Although I’m very curious to see the results of this experiment, I’d agree we’d want bigger capacitors and a smarter charge/discharge strategy. Still, a well done study even with a smaller one would be nifty to analyze results on.
But. As always.
SAFETY SAFETY SAFETY SAFETY
Please please please do not hurt yourself while trying this. Big capacitors are really scary.
Have you read this (roboRIO Brownout and Understanding Current Draw)?
By design, actuators (such as motors) cut off when the voltage drops. The RIO has a DC/DC converter and internal capacitors to help it avoid losing power. The radio tends to be the weak link, because it takes so long to reboot, but also because the power connections to it tend to be not super reliable for many teams. The VRM is designed to keep power available for the radio though.
In short, my guess is there is a high risk inspectors at any given event would rule the giant capacitor thing illegal – so one would be wise to get a ruling or clarification on this idea. From seeing many robots with power issues, I’d say to be certain none of the issues in the checklists above are present and you will avoid power issues serious enough to reboot anything. If you are still having issues, figure out what’s drawing so much current and why. Fix the underlying issue and/or current limit the motor(s) in question.
I do agree that those are some broad assumptions I am making. While I agree, brownouts happening repeatedly, would make sense but the logs i have and am using for the example above does not exhibit this behavior. This was a competition match with new batteries purchased every year and swapped every match. The situations are quick accelerations, and also starts with obstructions (like a ball in the way) that do not last long. I am sure the case for other teams might be much more dire.

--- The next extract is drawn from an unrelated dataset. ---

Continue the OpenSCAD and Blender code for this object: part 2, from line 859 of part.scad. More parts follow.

I am expecting the load the capacitor adds will be marginal in these high burst current scenarios. This does depend on what your base load on the battery is but for the situation described above the load dropped to 40 amps in .3 seconds so there would be plenty of head room to recover the capacitor. Average current was 140 amps for the given second. This is still above the ability of the battery. So Average current could go up due to the load the capacitor adds. If this ends up with an adverse effect once it is all in the systems is yet to be determined. I am betting there will be a net gain.
I do not expect this would be beneficial with a longer failure condition. This is just meant to capture those moments when the design exceeds the performance of the battery. At small intervals.

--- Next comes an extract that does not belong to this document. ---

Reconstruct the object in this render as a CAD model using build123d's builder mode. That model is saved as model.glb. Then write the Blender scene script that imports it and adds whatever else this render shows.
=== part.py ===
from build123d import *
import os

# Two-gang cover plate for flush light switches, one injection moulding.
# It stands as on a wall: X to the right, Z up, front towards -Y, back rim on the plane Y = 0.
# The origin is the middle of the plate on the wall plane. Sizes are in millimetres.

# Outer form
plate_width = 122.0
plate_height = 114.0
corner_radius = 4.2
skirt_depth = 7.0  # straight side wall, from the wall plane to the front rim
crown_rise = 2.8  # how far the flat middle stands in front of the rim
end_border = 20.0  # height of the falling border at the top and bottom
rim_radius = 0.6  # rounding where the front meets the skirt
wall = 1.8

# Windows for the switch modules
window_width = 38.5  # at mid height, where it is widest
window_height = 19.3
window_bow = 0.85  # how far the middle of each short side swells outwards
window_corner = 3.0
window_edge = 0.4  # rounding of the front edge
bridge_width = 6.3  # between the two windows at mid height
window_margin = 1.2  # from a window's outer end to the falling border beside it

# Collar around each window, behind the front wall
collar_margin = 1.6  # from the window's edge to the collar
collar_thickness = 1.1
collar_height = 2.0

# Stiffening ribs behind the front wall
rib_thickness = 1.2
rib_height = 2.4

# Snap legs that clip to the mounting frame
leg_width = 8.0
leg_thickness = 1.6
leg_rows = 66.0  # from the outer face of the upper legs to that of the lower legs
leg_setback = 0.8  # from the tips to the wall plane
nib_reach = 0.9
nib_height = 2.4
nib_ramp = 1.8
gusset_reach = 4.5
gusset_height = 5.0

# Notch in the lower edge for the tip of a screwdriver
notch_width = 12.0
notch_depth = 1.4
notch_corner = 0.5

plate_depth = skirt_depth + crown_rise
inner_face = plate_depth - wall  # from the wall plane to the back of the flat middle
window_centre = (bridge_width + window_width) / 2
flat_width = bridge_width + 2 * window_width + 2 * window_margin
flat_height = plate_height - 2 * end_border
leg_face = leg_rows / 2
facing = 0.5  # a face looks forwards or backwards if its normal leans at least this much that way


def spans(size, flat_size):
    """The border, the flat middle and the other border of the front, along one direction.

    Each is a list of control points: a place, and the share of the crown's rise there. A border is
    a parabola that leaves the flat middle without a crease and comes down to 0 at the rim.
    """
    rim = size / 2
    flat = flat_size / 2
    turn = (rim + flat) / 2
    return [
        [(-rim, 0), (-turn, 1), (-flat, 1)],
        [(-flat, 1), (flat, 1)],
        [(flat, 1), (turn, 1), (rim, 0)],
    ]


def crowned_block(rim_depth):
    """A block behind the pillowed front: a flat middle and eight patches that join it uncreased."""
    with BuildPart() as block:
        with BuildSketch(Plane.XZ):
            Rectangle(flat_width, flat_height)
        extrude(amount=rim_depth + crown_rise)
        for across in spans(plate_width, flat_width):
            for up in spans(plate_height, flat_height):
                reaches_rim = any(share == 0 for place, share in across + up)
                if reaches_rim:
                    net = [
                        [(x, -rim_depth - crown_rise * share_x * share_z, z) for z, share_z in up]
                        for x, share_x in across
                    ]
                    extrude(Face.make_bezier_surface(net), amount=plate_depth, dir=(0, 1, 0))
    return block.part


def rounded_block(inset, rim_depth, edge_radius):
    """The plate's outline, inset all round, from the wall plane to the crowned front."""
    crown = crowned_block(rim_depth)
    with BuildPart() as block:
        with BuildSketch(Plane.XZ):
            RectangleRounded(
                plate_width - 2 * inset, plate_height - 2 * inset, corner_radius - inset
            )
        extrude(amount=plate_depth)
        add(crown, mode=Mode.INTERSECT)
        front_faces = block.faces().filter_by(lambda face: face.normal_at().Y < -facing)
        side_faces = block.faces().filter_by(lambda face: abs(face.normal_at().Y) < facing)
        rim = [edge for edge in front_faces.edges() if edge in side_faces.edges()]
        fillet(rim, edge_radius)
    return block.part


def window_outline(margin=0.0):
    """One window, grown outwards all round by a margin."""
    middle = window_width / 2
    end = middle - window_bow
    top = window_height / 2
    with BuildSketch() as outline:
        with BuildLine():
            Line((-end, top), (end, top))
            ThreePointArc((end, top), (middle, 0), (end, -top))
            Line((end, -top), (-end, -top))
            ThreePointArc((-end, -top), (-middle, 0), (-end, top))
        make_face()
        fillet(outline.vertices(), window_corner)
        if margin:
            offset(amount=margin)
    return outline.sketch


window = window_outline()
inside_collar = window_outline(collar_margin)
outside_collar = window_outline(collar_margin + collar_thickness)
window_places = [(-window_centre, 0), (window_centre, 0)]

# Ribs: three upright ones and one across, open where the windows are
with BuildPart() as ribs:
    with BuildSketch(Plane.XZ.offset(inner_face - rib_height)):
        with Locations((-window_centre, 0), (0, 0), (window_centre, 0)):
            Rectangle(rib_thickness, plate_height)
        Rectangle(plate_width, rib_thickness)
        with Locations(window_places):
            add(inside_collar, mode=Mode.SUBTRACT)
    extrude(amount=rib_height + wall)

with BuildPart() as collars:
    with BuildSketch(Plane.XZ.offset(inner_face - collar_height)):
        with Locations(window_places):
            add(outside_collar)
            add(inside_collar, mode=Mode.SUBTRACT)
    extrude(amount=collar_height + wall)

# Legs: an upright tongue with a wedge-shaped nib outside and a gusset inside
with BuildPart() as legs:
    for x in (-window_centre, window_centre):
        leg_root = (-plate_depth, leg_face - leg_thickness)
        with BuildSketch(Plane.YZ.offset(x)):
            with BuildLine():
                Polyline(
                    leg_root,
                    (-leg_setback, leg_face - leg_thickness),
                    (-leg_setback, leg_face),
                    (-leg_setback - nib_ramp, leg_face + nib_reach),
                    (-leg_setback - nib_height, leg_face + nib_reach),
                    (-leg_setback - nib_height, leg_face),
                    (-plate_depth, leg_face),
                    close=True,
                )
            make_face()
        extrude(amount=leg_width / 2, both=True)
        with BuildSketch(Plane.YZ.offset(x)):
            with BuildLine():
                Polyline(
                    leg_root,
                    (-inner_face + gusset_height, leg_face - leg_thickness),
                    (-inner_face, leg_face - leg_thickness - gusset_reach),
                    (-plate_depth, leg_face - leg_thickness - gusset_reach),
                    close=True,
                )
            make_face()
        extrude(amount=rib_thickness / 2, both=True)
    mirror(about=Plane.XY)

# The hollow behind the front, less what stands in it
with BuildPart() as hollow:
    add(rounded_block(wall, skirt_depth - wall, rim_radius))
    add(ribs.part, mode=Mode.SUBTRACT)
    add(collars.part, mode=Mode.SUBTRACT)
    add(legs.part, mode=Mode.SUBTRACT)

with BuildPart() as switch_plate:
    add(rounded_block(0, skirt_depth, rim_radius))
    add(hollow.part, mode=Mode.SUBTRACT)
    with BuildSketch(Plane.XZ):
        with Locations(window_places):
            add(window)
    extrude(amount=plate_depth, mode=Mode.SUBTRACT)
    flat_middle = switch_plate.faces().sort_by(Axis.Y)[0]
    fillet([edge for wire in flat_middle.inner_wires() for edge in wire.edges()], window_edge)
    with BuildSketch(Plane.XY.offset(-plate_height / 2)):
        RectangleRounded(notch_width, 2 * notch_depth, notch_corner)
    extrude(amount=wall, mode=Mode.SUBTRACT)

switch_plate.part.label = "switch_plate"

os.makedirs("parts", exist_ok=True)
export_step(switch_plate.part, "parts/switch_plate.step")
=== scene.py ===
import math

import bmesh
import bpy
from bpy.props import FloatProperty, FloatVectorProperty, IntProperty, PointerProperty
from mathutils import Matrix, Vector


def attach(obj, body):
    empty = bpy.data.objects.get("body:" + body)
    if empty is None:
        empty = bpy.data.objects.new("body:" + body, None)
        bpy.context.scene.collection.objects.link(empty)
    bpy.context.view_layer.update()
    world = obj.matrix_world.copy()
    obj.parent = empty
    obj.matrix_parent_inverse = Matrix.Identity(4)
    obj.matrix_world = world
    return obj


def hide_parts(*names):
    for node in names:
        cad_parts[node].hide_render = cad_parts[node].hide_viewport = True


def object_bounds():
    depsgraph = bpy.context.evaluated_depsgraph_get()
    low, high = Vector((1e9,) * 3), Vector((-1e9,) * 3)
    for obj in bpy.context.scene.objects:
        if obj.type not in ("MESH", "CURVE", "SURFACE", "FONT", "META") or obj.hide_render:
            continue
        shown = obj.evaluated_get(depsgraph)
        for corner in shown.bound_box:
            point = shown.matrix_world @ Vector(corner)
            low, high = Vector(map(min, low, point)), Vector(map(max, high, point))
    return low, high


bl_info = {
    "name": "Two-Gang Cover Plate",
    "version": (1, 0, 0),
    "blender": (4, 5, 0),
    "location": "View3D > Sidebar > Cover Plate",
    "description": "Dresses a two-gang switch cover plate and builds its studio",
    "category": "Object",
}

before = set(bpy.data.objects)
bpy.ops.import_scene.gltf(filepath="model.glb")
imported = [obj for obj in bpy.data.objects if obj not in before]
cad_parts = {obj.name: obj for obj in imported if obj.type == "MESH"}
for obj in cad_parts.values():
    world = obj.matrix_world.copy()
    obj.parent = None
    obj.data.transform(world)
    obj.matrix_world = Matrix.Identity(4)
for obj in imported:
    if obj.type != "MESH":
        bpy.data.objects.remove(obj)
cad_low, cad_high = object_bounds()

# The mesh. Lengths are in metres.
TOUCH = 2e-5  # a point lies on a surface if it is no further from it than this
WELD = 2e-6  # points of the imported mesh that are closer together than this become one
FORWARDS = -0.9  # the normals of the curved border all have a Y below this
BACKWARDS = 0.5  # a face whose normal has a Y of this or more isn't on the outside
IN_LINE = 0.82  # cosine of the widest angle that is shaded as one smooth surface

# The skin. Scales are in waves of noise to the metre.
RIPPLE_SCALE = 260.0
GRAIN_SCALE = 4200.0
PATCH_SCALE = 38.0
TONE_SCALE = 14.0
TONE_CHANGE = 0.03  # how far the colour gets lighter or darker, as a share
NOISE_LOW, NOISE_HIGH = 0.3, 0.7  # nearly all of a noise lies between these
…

The design to cut off actuators when the voltage drops are due to the insufficient performance of the batteries. Not intended to create a new channel for the students. With that being said, I would love to see a game that played with power budgets and cut your actuators due to game design. (This also make the electrical side of the robot more crucial which I for one would love to see)

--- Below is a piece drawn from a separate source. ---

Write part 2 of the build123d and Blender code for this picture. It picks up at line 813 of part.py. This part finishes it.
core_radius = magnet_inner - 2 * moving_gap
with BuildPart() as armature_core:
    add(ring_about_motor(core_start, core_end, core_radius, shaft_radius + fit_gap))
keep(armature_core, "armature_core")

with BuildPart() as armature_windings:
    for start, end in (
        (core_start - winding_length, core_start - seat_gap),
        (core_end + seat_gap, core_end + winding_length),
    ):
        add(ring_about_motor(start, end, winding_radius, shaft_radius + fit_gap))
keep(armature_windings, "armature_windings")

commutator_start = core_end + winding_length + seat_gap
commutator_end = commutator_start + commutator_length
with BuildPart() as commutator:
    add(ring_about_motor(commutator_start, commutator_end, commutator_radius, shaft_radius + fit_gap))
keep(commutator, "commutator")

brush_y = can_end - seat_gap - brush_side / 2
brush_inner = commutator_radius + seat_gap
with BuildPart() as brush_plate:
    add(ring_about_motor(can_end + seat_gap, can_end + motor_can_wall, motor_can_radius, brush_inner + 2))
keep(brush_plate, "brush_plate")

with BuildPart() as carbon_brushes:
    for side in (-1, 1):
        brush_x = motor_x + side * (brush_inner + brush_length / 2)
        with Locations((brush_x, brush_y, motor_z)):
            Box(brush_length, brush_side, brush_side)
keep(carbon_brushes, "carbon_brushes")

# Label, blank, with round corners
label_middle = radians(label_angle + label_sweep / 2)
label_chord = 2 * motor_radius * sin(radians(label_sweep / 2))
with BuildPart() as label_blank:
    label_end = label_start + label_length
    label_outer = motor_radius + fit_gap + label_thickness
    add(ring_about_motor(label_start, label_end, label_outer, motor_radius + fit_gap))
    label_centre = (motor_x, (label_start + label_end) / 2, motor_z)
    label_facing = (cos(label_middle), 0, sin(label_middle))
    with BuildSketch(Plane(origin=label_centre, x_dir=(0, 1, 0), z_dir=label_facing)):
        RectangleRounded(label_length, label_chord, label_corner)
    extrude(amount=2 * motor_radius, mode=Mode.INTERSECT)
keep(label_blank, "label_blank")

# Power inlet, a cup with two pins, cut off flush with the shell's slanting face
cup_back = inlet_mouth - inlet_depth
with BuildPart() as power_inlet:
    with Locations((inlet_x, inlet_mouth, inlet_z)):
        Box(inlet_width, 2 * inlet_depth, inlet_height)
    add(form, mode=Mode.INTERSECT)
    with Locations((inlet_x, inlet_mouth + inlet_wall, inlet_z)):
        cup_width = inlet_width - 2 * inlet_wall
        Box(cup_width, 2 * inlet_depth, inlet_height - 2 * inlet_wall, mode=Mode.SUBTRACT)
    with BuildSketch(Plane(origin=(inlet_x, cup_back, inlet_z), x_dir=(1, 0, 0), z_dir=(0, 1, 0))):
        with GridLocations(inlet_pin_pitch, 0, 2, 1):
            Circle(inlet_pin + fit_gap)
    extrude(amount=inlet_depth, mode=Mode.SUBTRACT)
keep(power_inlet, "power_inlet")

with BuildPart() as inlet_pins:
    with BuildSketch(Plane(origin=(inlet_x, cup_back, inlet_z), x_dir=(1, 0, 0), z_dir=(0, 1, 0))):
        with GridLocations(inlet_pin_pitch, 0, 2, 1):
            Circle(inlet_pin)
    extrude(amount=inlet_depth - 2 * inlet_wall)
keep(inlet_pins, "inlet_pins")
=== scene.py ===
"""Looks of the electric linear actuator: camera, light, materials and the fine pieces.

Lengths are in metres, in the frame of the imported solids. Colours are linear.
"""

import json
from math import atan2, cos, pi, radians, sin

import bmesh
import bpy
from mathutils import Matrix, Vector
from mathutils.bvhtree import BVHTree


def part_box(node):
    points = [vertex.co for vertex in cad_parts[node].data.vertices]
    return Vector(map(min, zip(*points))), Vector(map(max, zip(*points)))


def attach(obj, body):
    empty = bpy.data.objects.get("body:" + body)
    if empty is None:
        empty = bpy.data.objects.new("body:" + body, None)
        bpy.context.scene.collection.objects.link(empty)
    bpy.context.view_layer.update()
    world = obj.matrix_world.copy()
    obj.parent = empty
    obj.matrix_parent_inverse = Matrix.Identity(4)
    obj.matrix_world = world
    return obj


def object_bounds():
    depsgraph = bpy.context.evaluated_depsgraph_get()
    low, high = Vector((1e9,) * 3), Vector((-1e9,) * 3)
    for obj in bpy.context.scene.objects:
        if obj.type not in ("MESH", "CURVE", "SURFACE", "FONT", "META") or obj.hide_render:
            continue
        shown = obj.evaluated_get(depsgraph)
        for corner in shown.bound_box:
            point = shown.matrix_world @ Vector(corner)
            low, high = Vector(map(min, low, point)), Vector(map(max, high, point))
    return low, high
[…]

I would very much hope it is ruled illegal. It explicitly stated the amount of capacitance you can add to the robot. If not the inspector was not doing his job at all. R56, no more than 1 µF per motor, and others mentioned in the thread.
The issue is I want to do more work in less time. The only answer is power.
(efficiency too sort of)
Let’s simplify things a bit and say that there is a voltage at the PDP (what one sees in logs). Voltage drops are given by Ohm’s Law: Voltage = Current * Resistance. The RIO and the radio do not draw all that much current, so they will closely track the PDP voltage (again, simplifying here). So, why does the PDP voltage drop? The answer is because of the total current draw of everything plugged into it.
Batteries have an internal resistance – when they are bad, this can be quite high. Everything in the primary loop (battery, the two connectors, the main breaker, the wire, and all connections (including to the PDP itself) has some resistance. One wants to minimize this. This is why some teams use larger wire and even larger connections, and why they check batteries so carefully. It is why every team should very carefully check all connections in the primary loop, including all batteries.
Let’s say the battery is at 12V and the brownout happens at 5V. That’s a drop of 7V. Let’s say there is a 180A total current draw (150% of the nominal 120A breaker rating). This means there must be (Resistance = Voltage / Current) 7V / 180A or ~39mΩ. This paper gives the internal resistance of FRC batteries as between 14.8mΩ to 35.0mΩ. Let’s say you test your batteries and don’t run any with greater than 25mΩ – this leaves you with a budget of just 14mΩ. A single slightly loose connection or scraped up mating surface in a connector can very easily exceed this budget.
If you very carefully follow the advice given above, you will very likely never have brownout issues.
I can’t count the number or robots I’ve seen (including as CSA) which were cured of brownout issues by fixing issues in the primary power loop. These are not noticed, because things “work”. But they are very common. In my experience, it’s actually very hard to take things down far enough to reboot a RIO, or a properly connected radio. Look at the logs on your driver station and see what the PDP voltage is doing. These have a ton of invaluable data that can tell you what is going on.
The one problem I’ve seen that may not yield to primary power loop fixes is very high current draws which come on very quickly, which is where current limiting, voltage ramp, or often, just not stalling out a 6-CIM drive train (gear ratio) come in. But in my experience, this is a rare exception.
If you have problems, a large enough capacitor (or more battery) may be able to hide them, but a capacitor will only buy time (same for a battery, although it can buy a match worth’s of time). A capacitor will typically have a lower series resistance though, which could help a marginal battery. But the main point is that if one has brownout issues, there are fixes for these which have worked for a great many teams. I’d even go so far as to say that there’s no reason to put a giant capacitor on a properly designed FRC robot with a healthy electrical system.